A Single Man by Christopher Isherwood – A day in the life of an aging academic, struggling with the death of his longtime lover and his own mortality. Fabulous—a beautiful commentary on love, loss, modernity, California, universities, youth, aging, death, basically everything. Every line is clever, Isherwood creates vivid characters in a handful of sentences, his meditations on existence lyrical and profound. Strong rec.

Books and Tunes February 28th, 2019

The sun is finally out again here in Los Angeles, thank God. Be good to the people you love. Find people to love and then be good to them.


During the Reign of the Queen of Persia by Joan Chase – The recollections of a family of adolescent girls in a small town in mid-century Indiana.  The characters are vivid and complex, warped and self-contradictory in a way that feels poignant and real, and the conflict between the sexes is cruel and erotic and rich. The lyrical pastoralism, rarely my bag, is lovely, and its portrayal of childhood vibrant and honest. Really liked this a lot, strong recommendation, check it out.


Complicity by Iain Banks – A journalist gets framed for the torture/murder of a number of awful Tories. It hints at subverting the genre framework into something more philosophically thoughtful, but to my way of thinking, never really does. It’s well written but the mystery itself is thin as paper, and ultimately it does seem to come down pretty unstintingly on the political/moral utility of violence in a way which seems both 1) false and 2) kinda banal? Didn’t love it, but this was my first by Banks and I’ll give him another show somewhere down the line.

Points of Departure – An anthology of stories from recent-ish Mexcian authors. I’m not sure how you review an anthology, frankly. Some of these were very good. Some of them were less so. Generally, the quality was very high, I picked up a couple of authors whose works I’ll be exploring in the weeks to come.

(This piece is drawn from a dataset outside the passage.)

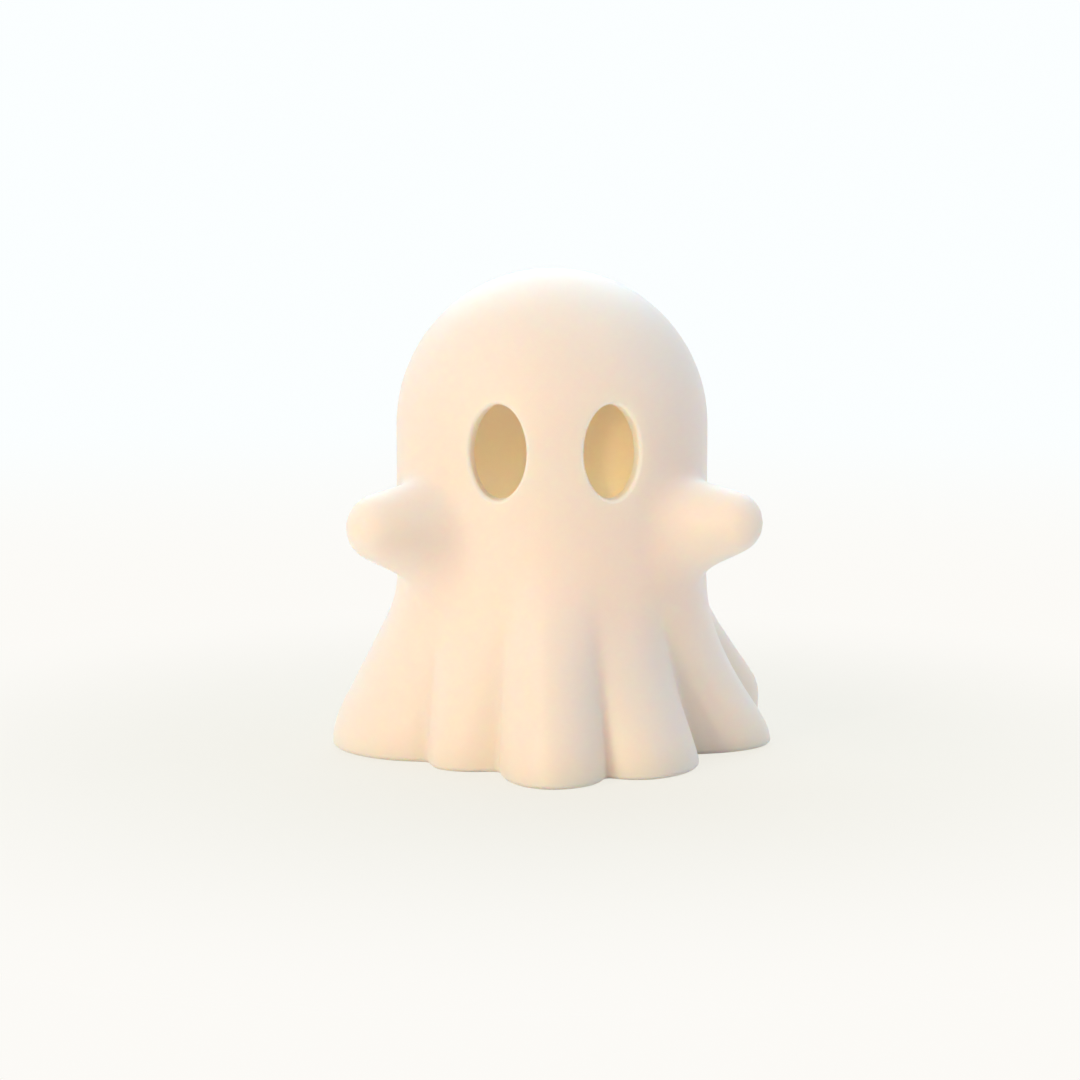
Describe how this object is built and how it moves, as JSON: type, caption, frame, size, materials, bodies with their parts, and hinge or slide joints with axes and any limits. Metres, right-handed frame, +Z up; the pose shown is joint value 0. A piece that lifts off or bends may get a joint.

By Night in Chile by Roberto Bolano – The stream of consciousness recollections of a priest and literary critic, complicit in the crimes of the Pinochet regime. Everything which would make Bolano (to my mind, but then, it is my blog) one of the greatest writers in recent memory is on display here; the manic pace of his prose, like a stone rolling down hill; the pitfalls and subterranean absences, the virility and intensity of the vision. It’s a little simpler, maybe blunter even than his later stuff, and certainly it doesn’t bare comparison to his more substantial works, but its still a hell of a read.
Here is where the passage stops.